Elizabeth Strout: That’s really interesting. I think that there were a couple of different things. One was wanting to get Lucy with Olive because I just thought that would be fun. And then the murder thing, I think I intended it to be a much larger part of the book, but then I realized as I was writing the book that, no, it’s just going to be one more piece of the book. And it settled down a little bit at that point into just part of the narrative.

The book has things that are much more important than the murder in it. And it does track a little bit as a mystery, and yet it becomes clear as a reader that… this is not going to be an Agatha Christie situation, it’s just not.

Right.

You tell the book from the perspective of Bob Burgess, the mostly retired criminal lawyer who’s up in Maine with his minister wife, and he’s struck up an alarmingly close friendship with Lucy Barton, the novelist, who’s also living in Maine. What draws Bob and Lucy together?

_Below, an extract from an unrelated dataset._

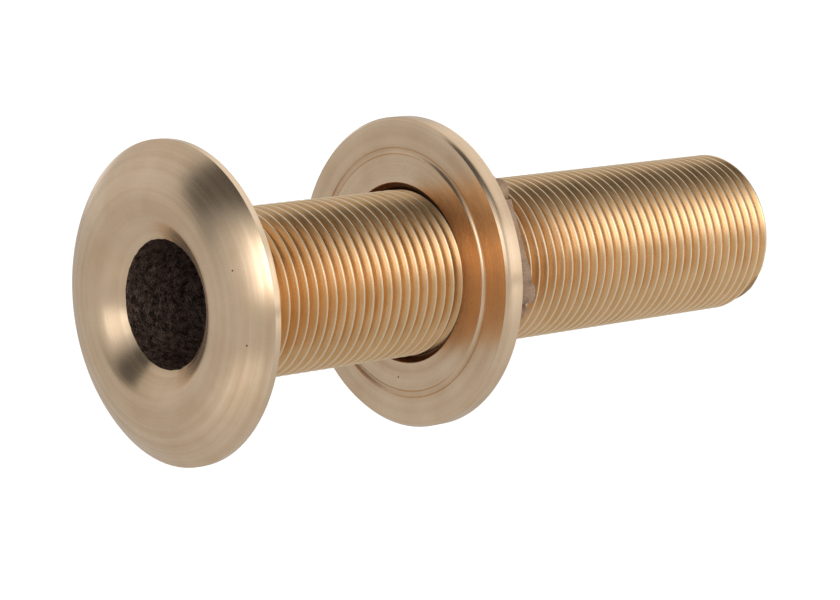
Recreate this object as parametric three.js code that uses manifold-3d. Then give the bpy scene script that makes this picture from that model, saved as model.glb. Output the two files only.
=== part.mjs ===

Well, I think as the narrator tells you at the very beginning, they actually have rather similar backgrounds. Lucy came from tremendous impoverishment, and Bob was simply just poor as a child. But their backgrounds, their cultural backgrounds, are similar in the sense that they were both from many generations that came over here years ago. And I think that’s interesting, because I think that gives them a natural kind of alliance at the start of their relationship. But they’re also very good listeners. Lucy is a really good listener, and Bob listens to everybody. And this is what they are doing for each other on these walks. They’re listening and telling each other all sorts of things, and I think that makes them very close.

So much of this book is about people telling stories and listening to each other, and another key element is, of course, Lucy is spending a lot of time with Olive Kitteridge—now in her nineties, still quite vinegary. They have this kind of Arabian Nights sort of thing where they tell stories to each other. Where did that come from? Why did you want them to meet each other like that?

I just sort of gradually, and then all of a sudden, realized that they’re living in the same place. They actually are living in the same town. Come on, let’s just see what happens when they are sitting in a room together because they’re such entirely different people. And so that first story where Olive summons her because she thinks that she might be interested in her story, that first story, after I wrote it, I thought, “Wait a minute. I think I’m going to do this throughout the book.” This will be a motif:  Lucy and Olive will get together and tell each other stories. Because Olive is actually a very curious person. She enjoys thinking about people, and she knows that Lucy does as well, and so this is their common point. And they will sit there and tell each other unrecorded lives, as they say.